## Task prompt
Set down only the lines running from the one with "Recreate this object" to the one with "collar lifted off.", both lines included, exactly as they stand, please.
[Start of Records]
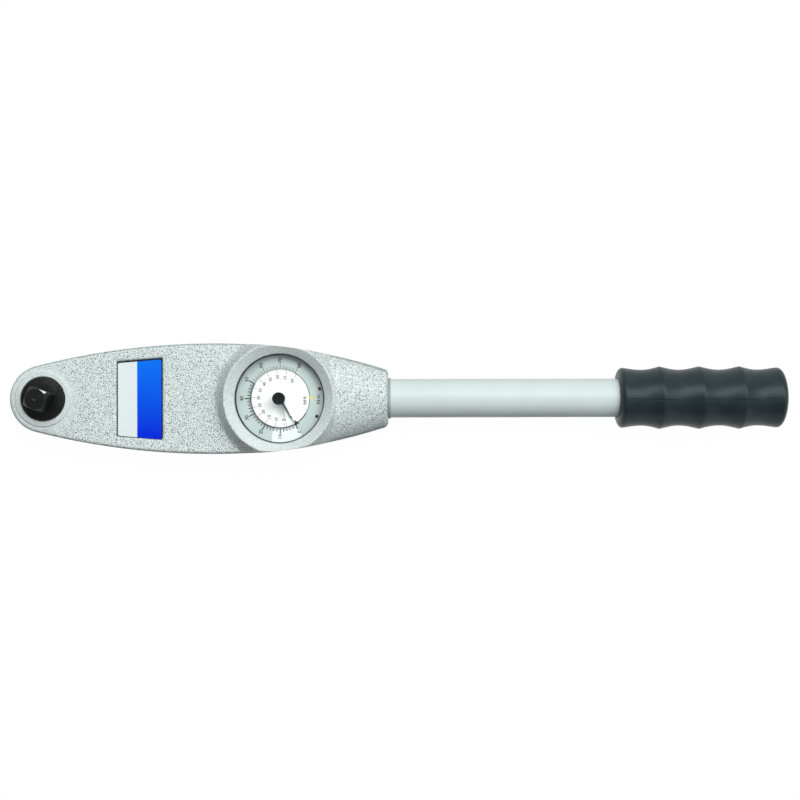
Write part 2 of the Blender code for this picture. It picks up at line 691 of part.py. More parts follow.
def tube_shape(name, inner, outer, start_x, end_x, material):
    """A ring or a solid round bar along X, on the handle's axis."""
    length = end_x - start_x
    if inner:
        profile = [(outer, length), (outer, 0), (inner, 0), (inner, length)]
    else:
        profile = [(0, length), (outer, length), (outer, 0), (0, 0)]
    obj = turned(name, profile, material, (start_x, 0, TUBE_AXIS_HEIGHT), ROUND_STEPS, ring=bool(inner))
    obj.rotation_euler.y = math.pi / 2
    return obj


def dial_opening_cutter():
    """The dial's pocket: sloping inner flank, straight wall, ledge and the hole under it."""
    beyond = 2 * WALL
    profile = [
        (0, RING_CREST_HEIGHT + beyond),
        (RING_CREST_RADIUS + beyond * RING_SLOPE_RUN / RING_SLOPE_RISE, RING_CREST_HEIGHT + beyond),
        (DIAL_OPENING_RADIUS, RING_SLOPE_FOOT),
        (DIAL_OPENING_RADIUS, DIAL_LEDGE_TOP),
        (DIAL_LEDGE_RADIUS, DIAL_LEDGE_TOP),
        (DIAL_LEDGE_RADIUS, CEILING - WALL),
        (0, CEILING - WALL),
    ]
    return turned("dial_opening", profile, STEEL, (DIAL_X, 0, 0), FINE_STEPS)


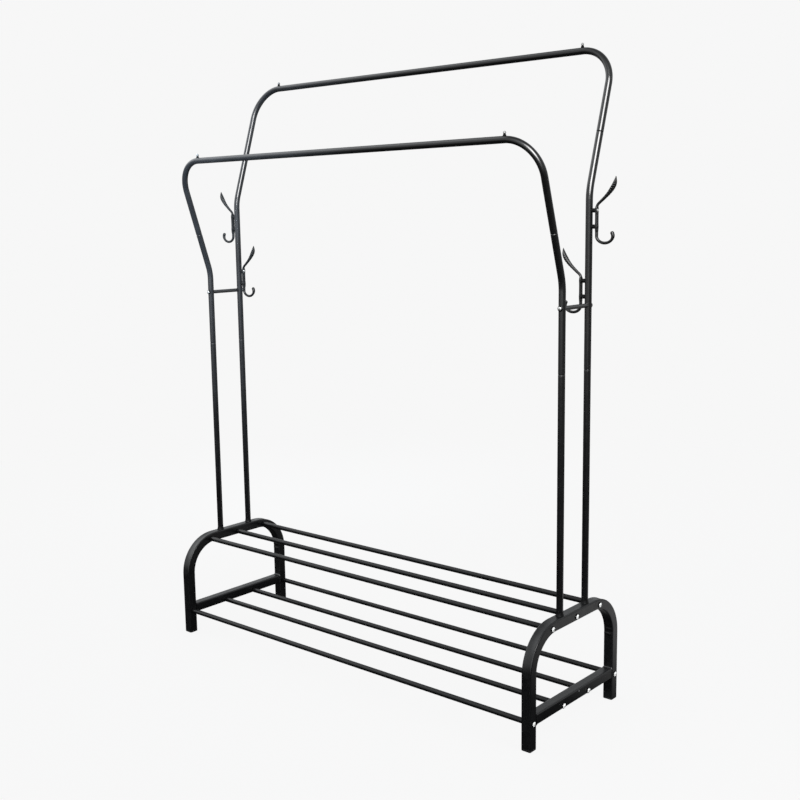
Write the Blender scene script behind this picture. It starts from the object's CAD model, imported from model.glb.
[End of Records]
[Start of Records]
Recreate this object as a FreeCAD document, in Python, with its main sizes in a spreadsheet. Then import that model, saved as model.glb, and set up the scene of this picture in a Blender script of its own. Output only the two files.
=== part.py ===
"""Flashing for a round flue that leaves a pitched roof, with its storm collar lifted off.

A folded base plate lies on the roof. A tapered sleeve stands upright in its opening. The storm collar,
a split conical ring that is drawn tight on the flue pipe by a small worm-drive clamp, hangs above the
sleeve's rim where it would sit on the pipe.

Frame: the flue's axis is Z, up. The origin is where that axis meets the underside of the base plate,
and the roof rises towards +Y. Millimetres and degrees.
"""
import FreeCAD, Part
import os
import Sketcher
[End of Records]
## Expected answer
Recreate this object as a FreeCAD document, in Python, with its main sizes in a spreadsheet. Then import that model, saved as model.glb, and set up the scene of this picture in a Blender script of its own. Output only the two files.
=== part.py ===
"""Flashing for a round flue that leaves a pitched roof, with its storm collar lifted off.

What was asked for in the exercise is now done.